We are so used to being bombarded with advice from productivity gurus, downloading tools that transform our desktop or inbox into a task management hothouse or sitting through do-more webinars delivered by toned-down sociopaths disguised in Brooks Brothers suits that we are now brainwashed into thinking that the more things we can seemingly do at once, or within a ten minute window, the more squarely we are set on the road to success. Not so.

Sure, there’s a place for multitasking. The kitchen, for example. Two-thirds of the time I single-handedly run a household consisting of myself and my teenage sons, so I have adaptively developed new behaviours – I can unload a full dishwasher in exactly the time it takes for a teabag to brew, for example. Or cook risotto whilst hanging a wash on a drying rack in the next room. You get the picture.

What works in the utility room, though, doesn’t play so well in the office or studio.

The optimum mental mode for stirring a pan of flavoured rice is not so different from that which is most conducive to bagging the recycling or erecting an ironing  board. That kind of multitasking, often evoked as a defining characteristic of women – sometimes by women themselves when  pointing out the essentially unevolved nature of the male psyche – is a highly useful skill to learn, one that could potentially save a few marriages.

I suspect it is the unconscious transfer of this piece of contemporary folk wisdom into the work sphere that has led to quite a bit of manic and hopelessly ineffective behaviour by the leaders and senior managers of growing businesses.

There’s a simple exercise I’ve done with several clients – corporate and entrepreneurial – over the years. The account I offer here is a generic composite, but if you do recognise yourself in it, then I suggest another exercise – building a well-known phrase or saying around the words ‘fit’ and ‘cap’.

All I do is get the person in question, the director or MD, to write down, literally minute by minute every single thing they do, for two or three successive days. A wonk-y colleague once extrapolated this to a more scientific extreme, identifying some 160 tasks going on daily in a particular team and mapping them against a timeline for each team member. Not only did this reveal damaging levels of multitasking but it also showed that almost everyone was working on tasks that were three levels below their role and experience, most of the time. Very useful intelligence, which we subsequently used to nail down job descriptions to improve work satisfaction and productivity.

Nothing I encountered in corporate entities prepared me for the entrepreneurial sector, though.

Here, multitasking can be virtually sectionable.

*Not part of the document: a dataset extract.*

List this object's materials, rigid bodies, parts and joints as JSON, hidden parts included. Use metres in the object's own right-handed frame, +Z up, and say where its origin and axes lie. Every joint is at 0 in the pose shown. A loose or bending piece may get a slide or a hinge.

Tasks lasting just one or two minutes each, wildly fluctuating in focus; from a new business call to a snippet of project management to editing a newsletter entry to signing off a payment to scheduling an appraisal to fixing a software bug…It’s the mental (in both senses) equivalent of doing a triathlon by running a few metres, chucking yourself in the water, only to immediately jump out and onto a bike before pounding the road on your feet once more. Result: you don’t get very far, and your body can’t take it. Well – surprise, surprise – nor can your mind.

These behaviours are acute in growing companies for a number of reasons. There are fewer people to get things done, especially senior people who take responsibility for stuff. Staff aren’t always paid top rates, so there’s a reluctance to ask them to do apparently demeaning tasks. Not least – let’s be honest here – many entrepreneurs are control freaks, manic micro-managers, which is precisely the reason they work for themselves.

Some simple advice. Accumulate similar mental-mode tasks into ‘bundles’: project management; financial; client direction (not client management, that needs to be done in real time by people you employ); strategy; organisational development; operations and so on. Once you have two hours worth of stuff to do in a category, do it. That’s enough time to stay in the flow and capitalise on the effect of being in a consistent mental mode. We all know this already, experientially, from doing biz dev calls; we’re much more confident, articulate and effective when we set aside a morning and do one after another – we ‘get on a roll’ and our self-limiting fear of rejection and failure, the one Steven Pressfield calls The Resistance, falls away.

So save the multitasking for the kitchen, the garage – or even the bedroom. If you want to achieve maximum entrepreneurial efficiency in the workplace, leave it there where it belongs.